Turning to the question as to whether the payments by Swanee were made in consideration of services or facilities rendered "by or through" Grand Union, the Commission's conclusion that they were so made is fully supported by the record. There is no dispute that Swanee received valuable advertising in consideration for the payments. And it is clear that these facilities were furnished by Grand Union since it had leased the entire sign from Leigh and had the right to select the participating advertisers. Also, as part of the arrangement, in-store promotions of Swanee's products were provided by Grand Union. That Grand Union was not bound by contract to supply these promotions is not determinative, the crucial question being what actually was supplied. See P. Lorillard Company v. FTC, 3 Cir., 1959, 267 F.2d 439, cert. denied 361 U.S. 923.
The Commission was justified in relying on P. Lorillard Company v. FTC, supra (referred to as the Chain Lightning case), where the Third Circuit upheld a finding of a Section 2(d) violation arising out of a series of transactions not dissimilar from that found here. In Chain Lightning certain grocery chains signed contracts with various broadcasting networks whereby the chains were given "free" broadcasting time in consideration of promises to furnish in-store promotional displays of various products. The products were not named in the contracts, the broadcasting companies agreeing to proffer suggestions at a later date with the chains reserving the right to decline to promote unsuitable products. Following the negotiations of these contracts, the networks solicited suppliers of the chains to purchase radio or television time, and to induce such purchases, offered promotions of the suppliers' products in the stores of the retail chains. The Commission held that the entire arrangement was part of a plan whereby the supplier's payments to the networks provided the chains with "free" advertising, and were partially made in return for the in-store promotions. Swanee's attempt to distinguish Chain Lightning is not persuasive. In fact, although we consider it unnecessary to approve or disapprove of that decision, it can be said that the Commission's case here is, in many respects, in a stronger position on its facts than it was there. In Chain Lightning the "execution of the agreements by * * * the supplier was not a contingency upon which the right of the chains to air time depended," the latter's right thereto being "fixed, immediate and unqualified" (267 F.2d 446 (dissenting opinion)). Here, however, Grand Union's right to advertise on the sign pursuant to its contract with Leigh was wholly conditioned upon the willingness of its suppliers to become participating advertisers. And in Chain Lightning the consideration received by the supplier only partially and indirectly flowed from the customer, the right to air time being supplied by the networks and available with or without the added inducement of in-store promotions. Here, however, Swanee's right to advertising space and even its choice of copy was entirely subject to the approval of Grand Union.
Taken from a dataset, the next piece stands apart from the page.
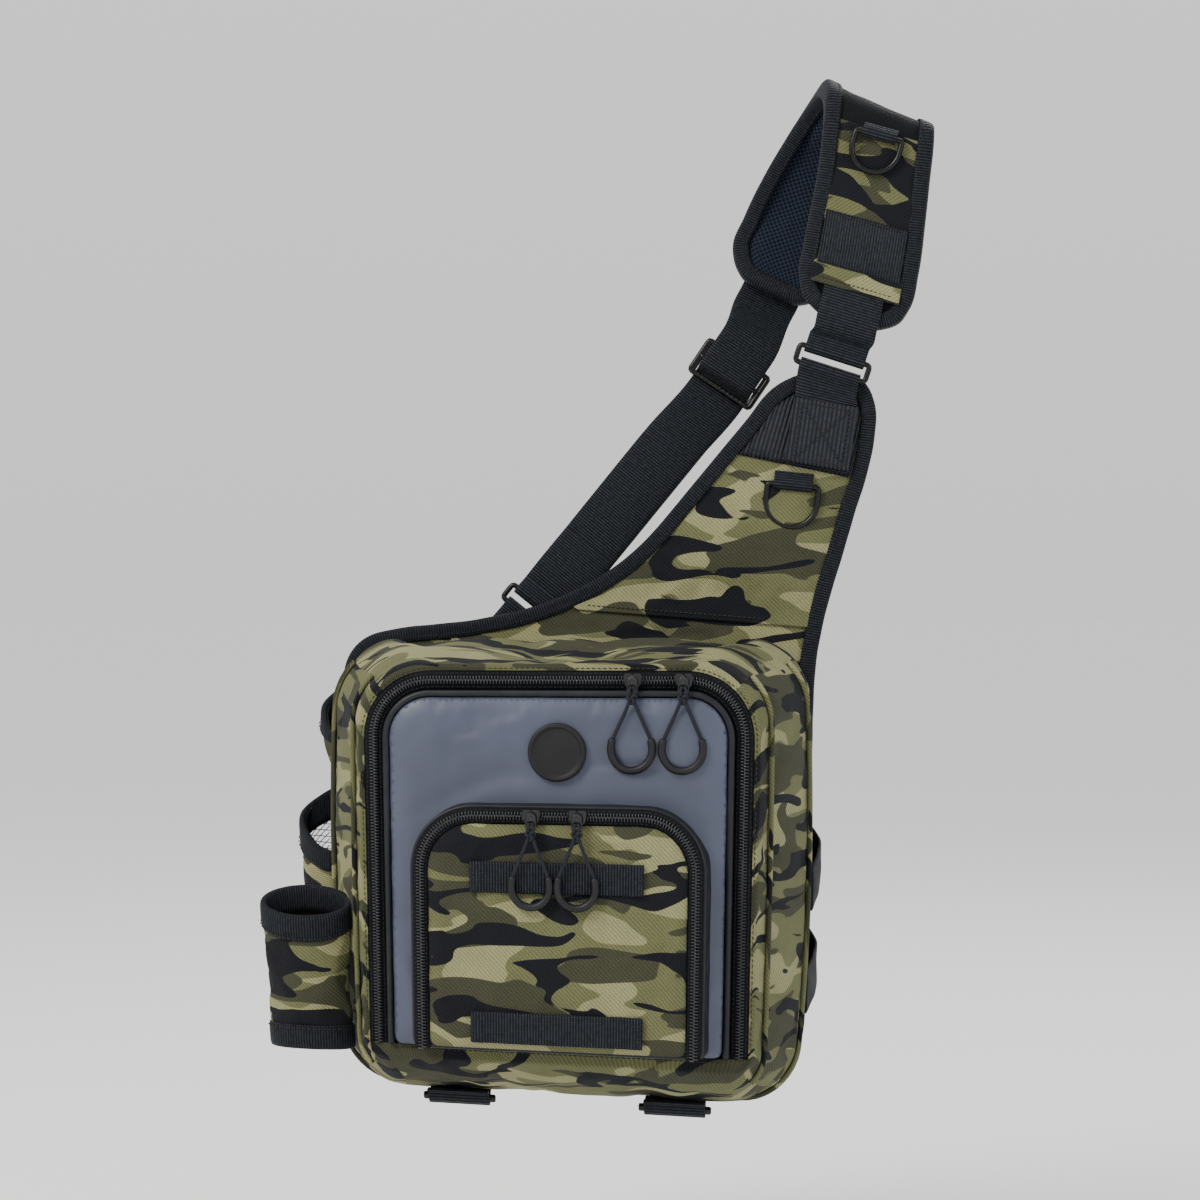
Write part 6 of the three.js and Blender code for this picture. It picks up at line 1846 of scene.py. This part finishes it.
def shoulder_pad():
    """Foam between a woven outer face and a spacer mesh that lies on the shoulder.

    Round the pad lie the columns of one face, 3 of an edge, those of the other face and 3 of an edge.
    """
    rows = [row(r[:3], r[3], PAD_HALF_WIDTH * r[4] - BINDING_WALL - SEAM_GAP) for r in PAD_ROWS]
    line = smooth(rows, 3.0)
    points = strap_points(rows, PAD_WALL, step=3.0, across_count=PAD_COLUMNS, edge=2.2)
    piece = closed_piece("shoulder_pad", points, pad_mesh, "air_mesh", hung=False, nodes=("shoulder_pad",))
    mesh = piece.data
    mesh.materials.append(zip_tape)
    count = points.shape[1]
    for face in mesh.polygons[:(len(line) - 1) * count]:
        face.material_index = int(PAD_COLUMNS + 2 <= face.index % count < 2 * PAD_COLUMNS + 4)
    face_shares = [np.linspace(-1, 1, PAD_COLUMNS), [1] * 3, np.linspace(1, -1, PAD_COLUMNS), [-1] * 3]
    shares = np.abs(np.concatenate(face_shares))
    ends = np.minimum(np.arange(len(line)), np.arange(len(line))[::-1]) / 4
    free = np.clip((1 - shares) / 0.4, 0, 1)[None, :] * np.clip(ends, 0, 1)[:, None]
    inner_side = np.repeat((2.4, 0.15), PAD_COLUMNS + 3)
    cap = 0.05 + free * inner_side[None, :]
    relax(piece, free.ravel(), 5.0, cap.ravel(), shrink=-0.03, frames=14, bending=2.0)
    soften(piece)


def pad_edges():
    """The two long edges of the pad as one loop: places, the pad's face there and the way out."""
    line = smooth([row(r[:3], r[3], PAD_HALF_WIDTH * r[4] - BINDING_WALL - SEAM_GAP) for r in PAD_ROWS], 2.4)
    side = line[:, 3:6] / np.linalg.norm(line[:, 3:6], axis=1)[:, None]
    along = np.gradient(line[:, :3], axis=0)
    face = np.cross(along, side)
    face /= np.linalg.norm(face, axis=1)[:, None]
    right = line[:, :3] + side * line[:, 6:]
    left = line[:, :3] - side * line[:, 6:]
    loop = np.concatenate([right, left[::-1]])
    faces = np.concatenate([face, face[::-1]])
    run = np.roll(loop, -1, axis=0) - np.roll(loop, 1, axis=0)
    run /= np.linalg.norm(run, axis=1)[:, None]
    out = np.cross(faces, run)
    out /= np.linalg.norm(out, axis=1)[:, None]
    return loop, faces, out


def pad_binding():
    loop, faces, out = pad_edges()
    half = PAD_WALL / 2 + PAD_BINDING_REACH
    lap = 8.0
    section = [(-lap, half - 0.1), (-lap / 2, half + 0.1), (-0.6, half), (0.6, half - 0.7), (1.5, half - 2.4), (1.8, 0)]
    section = section + [(reach, -rise) for reach, rise in section[-2::-1]]
    points = np.stack([loop + out * reach + faces * rise for reach, rise in section], axis=1)
    points = uneven(points, 0.3, 24, seed=13)
    piece = grid_piece(
        "pad_binding", points, grosgrain, "black_binding", close_rows=True, hung=False, nodes=("pad_binding",),
    )
    soften(piece)
    thicken(piece, 1.0, offset=0.0)
    for side in (1, -1):
        stitch_line(loop + out * (-lap + 1.6) + faces * side * (half + 0.45), hung=False, pitch=3.4)


def leg_layer(name, low, high, offset, half, thickness, finish, slot, lift=0.0, turn=False):
    """A layer sewn on the pad's front leg, its middle a little proud, its low edge raised by lift."""
    rows = [
        leg_row(z, offset + lift * max(0, 1 - (z - low) / 16) ** 0.7, half)
        for z in np.linspace(low, high, max(3, int((high - low) / 5)))
    ]
    points = strap_points(rows, thickness, step=1.8, across_count=24)
    across = np.concatenate([np.linspace(-1, 1, 24), [1] * 3, np.linspace(1, -1, 24), [-1] * 3])
    bend = np.sin(np.linspace(0, np.pi, points.shape[0]))[:, None] ** 0.5 * (1 - across ** 4)[None, :]
    points[..., 1] -= 0.8 * bend
    points = uneven(points, 0.3, 26, seed=int(high))
    closed_piece(name, points, finish, slot, hung=False, turn=turn, shift=(6, 12), nodes=(name,))


PAD_COVER_LOW, PAD_COVER_HIGH, PAD_BAND_LOW, PAD_BAND_HIGH = 478.0, 577.0, 490.0, 522.0
COVER_OFFSET = PAD_WALL / 2 + SEAM_GAP + 0.6
BAND_OFFSET = COVER_OFFSET + 0.6 + SEAM_GAP + WEBBING_THICKNESS / 2


def cover_and_band():
    leg_layer(
        "pad_cover", PAD_COVER_LOW, PAD_COVER_HIGH, COVER_OFFSET - 0.1, 28.0, PAD_COVER_THICKNESS, camo_pad_print_and_shade,
        "camo_cloth", lift=2.6,
    )
    leg_layer(
        "pad_band", PAD_BAND_LOW, PAD_BAND_HIGH, BAND_OFFSET - 0.3, 25.8, WEBBING_THICKNESS, strap_webbing, "webbing",
        turn=True,
    )
    for z, offset, colour in (
        (PAD_BAND_LOW + 1.6, BAND_OFFSET + 1.0, "black"), (PAD_BAND_HIGH - 1.6, BAND_OFFSET + 1.0, "black"),
        (PAD_COVER_LOW + 3.5, COVER_OFFSET + 3.1, "olive"),
    ):
        x, y, mid_z, ax, _, az, half = leg_row(z, offset, 24.5)
        a = np.array((x - ax * half, y, mid_z - az * half))
        b = np.array((x + ax * half, y, mid_z + az * half))
        stitch_line([a, b], colour, pitch=2.8, thick=0.36, hung=False)


front_webbing()
shoulder_pad()
pad_binding()
cover_and_band()


# Rear strap

def between(share, y):
    """A row of the rear strap between its slider and its lower ring."""
    a, b = np.array(STRAP_SLIDER["place"]), np.array(LOWER_RING["place"])
    tilt = STRAP_SLIDER["tilt"] + (LOWER_RING["tilt"] - STRAP_SLIDER["tilt"]) * min(2 * share, 1)
    return row(a + (b - a) * share + (0, y, 0), tilt, WEBBING_HALF)


def rear_webbing():
    x, y, z, tilt, _ = PAD_ROWS[-1]
    clear = SLIDER_BAR / 2 + 1.5 * SEAM_GAP + WEBBING_THICKNESS / 2
    behind = PAD_WALL / 2 + PAD_BINDING_REACH + 0.6 + WEBBING_THICKNESS / 2
    # Sewn to the back of the pad, then down over its end
    rows = [
        row((x + over, y + behind + back, z + up), tilt, WEBBING_HALF)
        for over, back, up in ((9.5, 2.4, 20), (3.2, 0.6, 6), (-1.0, -0.6, -3), (-5.0, -4.5, -11))
    ]
    rows += [
        local_row(STRAP_SLIDER, side * clear + extra, rise, WEBBING_HALF) for side, extra, rise in (
            (-1, -0.6, SLIDER_SPACING + 12), (-1, 0, SLIDER_SPACING + 1.6), (-1, 0, SLIDER_SPACING - 1.6),
            (-1, 0, 2), (-1, 0, -2), (1, 0, -SLIDER_SPACING + 1.6), (1, 0, -SLIDER_SPACING - 1.6),
        )
    ]
    rows += [between(0.3, -0.4), between(0.6, -1.2)]
    rows += wrap_rows(LOWER_RING, RING_SPACING / 2, WRAP_RADIUS, 150, 390, WEBBING_HALF)
    rows += [between(0.6, 2.6), between(0.25, 5.6)]
    points = uneven(strap_points(rows, WEBBING_THICKNESS), 0.12, 60, seed=17)
    closed_piece("rear_webbing", points, strap_webbing, "webbing", hung=False, nodes=("rear_webbing",))
    place = placed((0, -clear - 1.7, SLIDER_SPACING + 8), STRAP_SLIDER)
    across = np.array(across_at(STRAP_SLIDER["tilt"]))
    stitch_line([place - across * 17, place + across * 17], hung=False, pitch=2.8, thick=0.42)


def lower_tab():
    sewn = PANEL_BACK_Y + BINDING_WALL + 2 * SEAM_GAP + WEBBING_THICKNESS / 2 - LOWER_RING["place"][1]
    over = sewn + WEBBING_THICKNESS + SEAM_GAP
    rows = [
        local_row(LOWER_RING, sewn, -36, WEBBING_HALF),
        local_row(LOWER_RING, sewn, -RING_SPACING / 2 - 14, WEBBING_HALF),
        *wrap_rows(LOWER_RING, -RING_SPACING / 2, WRAP_RADIUS, 200, -25, WEBBING_HALF),
        local_row(LOWER_RING, over, -RING_SPACING / 2 - 15, WEBBING_HALF),
        local_row(LOWER_RING, over, -36, WEBBING_HALF),
    ]
    strap_piece("lower_tab", rows)
    for rise in (-33.5, -23.5):
        ends = [placed((side * 15, over + WEBBING_THICKNESS / 2 + 0.1, rise), LOWER_RING) for side in (-1, 1)]
        stitch_line(ends, hung=False, pitch=2.8, thick=0.4)


rear_webbing()
lower_tab()


# Seams that show as thread

seam = np.linspace(8, 134, 60)
seam_front = np.interp(seam, (8, 40, 110, 134), (1.6, 4.0, 4.0, 1.8))
wing_seam = np.stack([seam, PANEL_FRONT_Y - seam_front, seam_height(seam) + 3.4], axis=1)
stitch_line(wing_seam, "olive", 3.0, thick=0.4, hung=False)
opening_line = at_y(grown(arch_line(MAIN_ARCH, 24), MAIN_TAPE / 2 + 1.6, False), BAG_FRONT_Y - 0.1)
stitch_line(opening_line, "olive", 3.2)
low_seam = np.linspace(-98, 101, 60)
foot_seam = np.stack([low_seam, 0 * low_seam + BAG_FRONT_Y - 0.1, 0 * low_seam + 27.3], axis=1)
stitch_line(foot_seam, "olive", 3.2)
stitching_piece("black_stitching", STITCHES["black"], black_thread)
stitching_piece("olive_stitching", STITCHES["olive"], olive_thread)


# Light and floor

def plain_finish(name, code, roughness):
    material, tree = new_finish(name)
    shader = node(tree, "BsdfPrincipled", {"Base Color": linear(code), "Roughness": roughness})
    node(tree, "OutputMaterial", {"Surface": shader.outputs[0]})
    return material


def area_light(name, place, target, size, power, code):
    data = bpy.data.lights.new(name, "AREA")
    data.shape = "DISK"
    data.size = size
    data.energy = power
    data.color = linear(code)[:3]
    lamp = bpy.data.objects.new(name, data)
    lamp.location = place
    lamp.rotation_euler = (Vector(target) - Vector(place)).to_track_quat("-Z", "Y").to_euler()
    scene.collection.objects.link(lamp)


floor_mesh = bpy.data.meshes.new("floor")
FLOOR_HALF, FLOOR_Z = 60.0, -0.72
floor_mesh.from_pydata(
    [(x * FLOOR_HALF, y * FLOOR_HALF, FLOOR_Z) for x, y in ((-1, -1), (1, -1), (1, 1), (-1, 1))],
    [], [(0, 1, 2, 3)],
)
floor_mesh.materials.append(plain_finish("painted_studio_floor", "#f4f4f4", 0.9))
floor = bpy.data.objects.new("floor", floor_mesh)
scene.collection.objects.link(floor)

middle = (-0.17, -0.05, -0.33)
area_light("key_from_upper_left", (-1.5, -1.6, 1.3), middle, 1.0, 62, "#fffaf4")
area_light("fill_from_right", (1.9, -1.3, 0.4), middle, 1.4, 14, "#f4f8ff")
area_light("rim_from_behind", (0.6, 1.6, 1.5), middle, 1.4, 22, "#ffffff")
world = bpy.data.worlds.new("pale_studio")
world.use_nodes = True
world.node_tree.nodes.clear()
# The backdrop meets the floor in the same tone and grows lighter upward
upward = node(world.node_tree, "SeparateXYZ", {0: node(world.node_tree, "TexCoord").outputs["Generated"]})
lightness = node(world.node_tree, "MapRange", {0: upward.outputs[2], 1: 0.0, 2: 0.3, 3: 0.93, 4: 1.04})
background = node(world.node_tree, "Background", {"Color": linear("#ffffff"), "Strength": lightness.outputs[0]})
node(world.node_tree, "OutputWorld", {"Surface": background.outputs[0]})
scene.world = world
Although the Commission's finding of a Section 2(d) violation is supported by the record, the breadth of the order issued is not justified by the facts. Administrative agencies have wide discretion in framing their orders and are empowered to enjoin other related unlawful acts which may occur in the future (e.g., FTC v. Mandel Brothers, Inc., 359 U.S. 385 (1959)), but there must be some relation between the facts found and the breadth of the order. (FTC v. Mandel Brothers, Inc., supra; FTC v. National Lead Co. 352 U.S. 419 (1957); NLRB v. Express Pub. Co., 312 U.S. 426 (1941); NLRB v. Crompton-Highland Mills, Inc., 337 U.S. 217 (1949).)*fn4 Nothing in the record here indicates flagrant or extensive violations of Section 2(d) by Swanee; the single violation found occurred in an uncertain area of the law and was discontinued before the complaint was filed. Moreover, the order is not even limited to related activities but enjoins Swanee from violating Section 2(d) in the very words of the statute. As the Supreme Court stated in NLRB v. Express Pub. Co., supra:
"The mere fact that a court has found that a defendant has committed an act in violation of a statute does not justify an injunction broadly to obey the statute and thus subject the defendant to contempt proceedings if he shall at any time in the future commit some new violation unlike and unrelated to that with which he was originally charged." (Id. at 435.)
It is true that Swanee did not object to the order during the proceedings below and that orderly appellate review of administrative decisions usually requires that such objections be made. See United States v. Tucker Truck Lines, 344 U.S. 33 (1952). Swanee did object to the order, however, in its petition to review, and at the time this was filed, the Commission could have modified its order if it had so wished. See 15 U.S.C. § 21(b). Moreover, the order as written is so broad that, under the new enforcement provisions of the Clayton Act (15 U.S.C. § 21), the duty of enforcing the prohibitions of Section 2(d) as to Swanee is shifted from the Commission to the federal courts, which may in the future be forced to decide the very issues that Congress has entrusted the Commission to determine. See FTC v. Morton Salt Co., 334 U.S. 37 (1948). Proper judicial administration requires that the order be modified,*fn5 and we therefore hold that the order should be limited to the particular practice found to violate the statute.
The decision of the Commission is affirmed; an order shall be entered in conformity with this opinion, pursuant to Rule 13(1), Rules of the United States Court of Appeals for the Second Circuit, which provides that the Commission "shall within 10 days serve upon the * * * petitioner and file with the clerk a proposed decree in conformity with the opinion," and that if petitioner "objects to the proposed decree as not in conformity with the opinion he shall within 5 days thereafter serve upon * * * the Commission and file with the clerk a proposed decree which he deems to be in conformity with the opinion."